The era of jobless recovery & crisis of the profit system

Published May 1, 2011 9:35 PM

The capitalist system in the U.S. and worldwide is deeply mired in a new phase: the era of the jobless recovery and long-term mass unemployment. This phase is the inevitable result of the profit system.

The capitalists are recovering from the crisis of 2007-2009, but the working class is not. Mass unemployment remains high, despite the increase in profits for the bosses and the growth of capitalist production and services.

Right now in the U.S. more than 17 percent of the workforce, or 24.5 million workers, are officially unemployed or underemployed — that is, they either have no jobs or are forced to work part time when they need full-time jobs. The real number is probably closer to 30 million because of the undercount of those who have dropped out of the workforce altogether.

The $10 trillion in government bailouts to the banks and auto companies plus the stimulus package kept the system from total collapse. But the recovery of economic growth is going at a snail’s pace, and millions of unemployed have little hope of being rehired. Every week hundreds of thousands of workers file new claims for unemployment.

Furthermore, while the few new jobs created are mostly in the lowest-paying service industries, the bosses are also hiring workers on a temporary basis. Workers are becoming “disposable” under a new system of “just-in-time” hiring.

The era of the jobless recovery began in 1991. Workers continued to be laid off for almost two years after the capitalist economy recovered. In the next jobless recovery of 2001-2004, it took four years for unemployment to come down to pre-recession levels. During the recent crisis 8.5 million workers lost their jobs in less than two years. The so-called recovery has been touted for two years now, but it has not made a dent in mass unemployment.

What is behind this growing crisis for the workers and the system?

Marx on technology & unemployment

In the struggle to maximize profits, the capitalist class has relied on new technology that drives workers to produce more and more in less and less time at lower and lower wages. Every capitalist is compelled to use this technology as a matter of survival. It is a law of capitalism. This creates a huge contradiction which gets worse and worse as capital grows.

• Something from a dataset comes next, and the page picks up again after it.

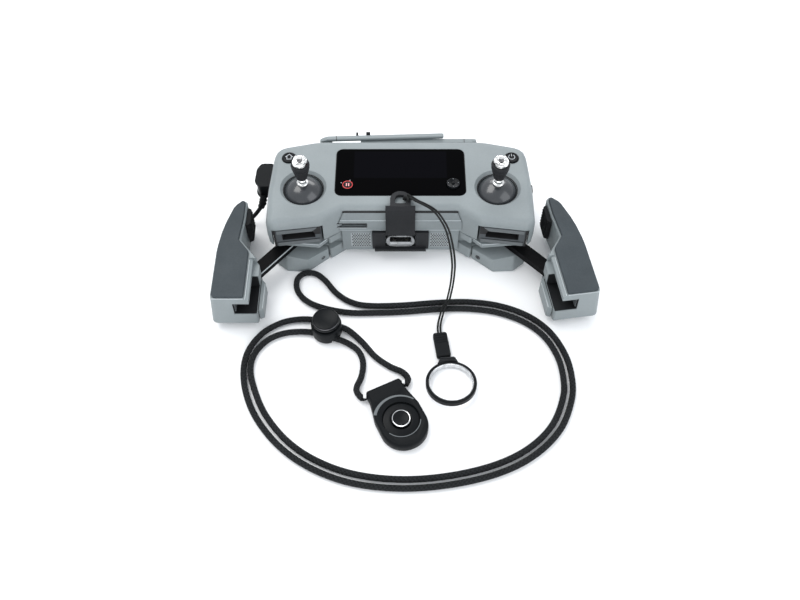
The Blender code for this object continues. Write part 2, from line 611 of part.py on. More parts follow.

In the book “Low-Wage Capitalism” published in 2008, this author wrote:

“Under the capitalist system, no matter how wide the scope of its operation, production is driven forward by leaps and bounds under the impact of competition for profits. The bosses look for new, more productive technology and economies of scale to cut their labor costs, and this leads to ever-expanding production, which outpaces the slow development of the consumer power of society.”

This trend leads to fewer and larger monopolies bringing in more and more technology. This in turn leads to growing mass unemployment or, as Karl Marx put it, an inevitably increasing “reserve army of the unemployed.” Explaining this process in Vol. I of “Capital,” Marx called it “the law of capitalist accumulation.” He showed how the capitalists used unemployment to depress wages. He also showed how technology destroys skilled, high-paying jobs and creates more and more low-skilled, low-paying jobs.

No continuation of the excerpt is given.